The authors of web documents provide information known as metadata within the body of the hypertext markup language (HTML) document that defines the web documents. Centralized search engines use software referred to as “web crawlers” or “crawlers” to continuously access Web documents and construct a centralized keyword index. The crawler systematically accesses web documents by sequentially following hypertext links, or out-links, from document to document. The crawler indexes the web documents for use by the search engines using information about a web document as provided by its address or Universal Resource Locator (URL), metadata, and other criteria found within the web document. The crawler is run periodically to update previously stored data and to append information about newly created web documents. The information compiled by the crawler is stored in a metadata repository or database. The search engines search this repository to identify matches for the user-defined search rather than attempt to find matches in real time.
When a person wishes to retrieve information, the person's browser accesses a centralized search engine using a query, for example, “luxury cars”. In response, software at the centralized engine accesses its index to retrieve names of Web sites considered by the search engine to be appropriate sources for the sought-after information. The search engine transmits to the browser hyperlinks to the retrieved sites, along with brief summaries of each site, with the browser presenting the information to the user. The user can then select the site or sites they want by causing the browser to access the site or sites.
Owing to the burgeoning of the Web and the ever-growing amount of its information, centralized crawler/searchers require large investments in hardware and software and should never cease crawling the Web to index new web documents and to periodically revisit old web documents that might have changed. One Web search company currently requires the use of 16 of the most powerful computers made by a major computer manufacturer, each computer having 8 gigabytes of memory. Another search company currently uses a cluster of 300 powerful workstations and over one terabyte of memory to crawl over 10 million Web documents per day.

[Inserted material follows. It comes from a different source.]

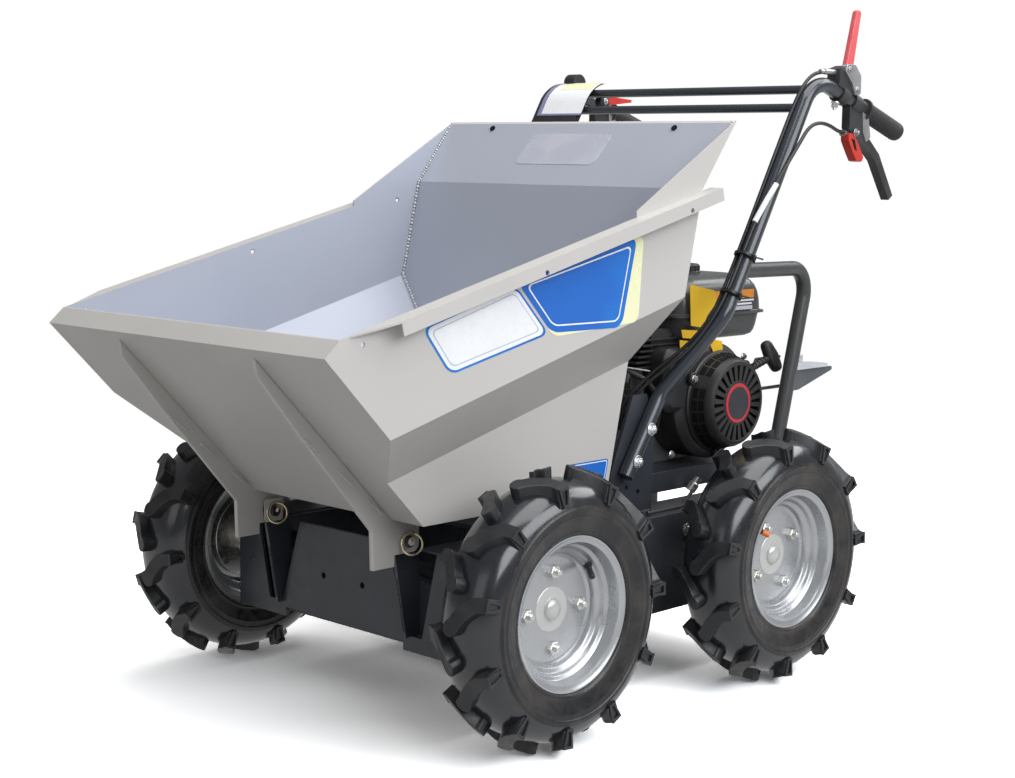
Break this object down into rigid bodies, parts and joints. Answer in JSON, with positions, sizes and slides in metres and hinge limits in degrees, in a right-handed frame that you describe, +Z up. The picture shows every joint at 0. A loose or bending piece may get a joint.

Despite the resources expended, it is estimated that a single search company is able to index only 30%-40% of the Web, owing to the size and rate of expansion of the Web. Further, the Web shows no signs of slowing its rate of expansion, which is currently at about one million new web documents per day. In addition to the cost of equipment, a conventional crawler wastes bandwidth in a search that locates documents of any type. Bandwidth is very expensive. Further, the equipment used by the crawler has limitations in storage capacity and speed. Crawling every web document regardless of usefulness or interest minimizes the efficiency of the crawler and maximizes the cost to operate the crawler.
Additionally, evaluating whether a particular Web document contains relevant information with respect to a user query is sometimes difficult. Moreover, user queries may not be effectively articulated, or they may be overbroad. Consequently, a Web search engine frequently responds to a query by returning a large number of Web documents that are of little or no interest to the requester. Nonetheless, a user may laboriously sort through hundreds and perhaps thousands of returned Web documents, which, as discussed above, can be considered to represent only 30%-40% of the total Web content in any case. Moreover, because a centralized crawler seeks the capability to respond to any query, most of the index of any single centralized system contains information that is of little or no value to any single user or indeed to any single interrelated group of users.
One solution to a centralized crawler is a focused crawler. A focused crawler crawls the Web searching for documents and pages that match the focus topic. Although this technology has proven to be useful, it would be desirable to present additional improvements. The conventional focused crawler focuses only on one topic.
For a search engine to crawl the Web for multiple focus topics, multiple instances of the focused crawler should be run. For example, a search engine runs focus crawlers for the topics petroleum, music, and technology. Three focus crawlers may crawl the web searching for documents that match the focus criteria. This approach requires adequate administration and manpower to manage those three focus crawlers. In addition, even though these topics seem very different, they may still have some pages or documents in common. For example, each of the focus crawlers may crawl a news website seeking web documents that relate to that topic. This implies that the search engine is searching the same news website three times (once for each focus crawler) each day, for example, searching for out-links of interest to the focus crawler.
Searching the same website for each focus crawler wastes resources for both the search engine and the web site being crawled. This issue is magnified when a search engine operates many hundreds of focus crawlers. What is therefore needed is a system, a service, a computer program product, and an associated method for a focus crawler that can manage multiple focus topics while crawling the Web, minimizing the number of times a web document is crawled and maximizing computing and bandwidth resources of the search engine. The need for such a solution has heretofore remained unsatisfied.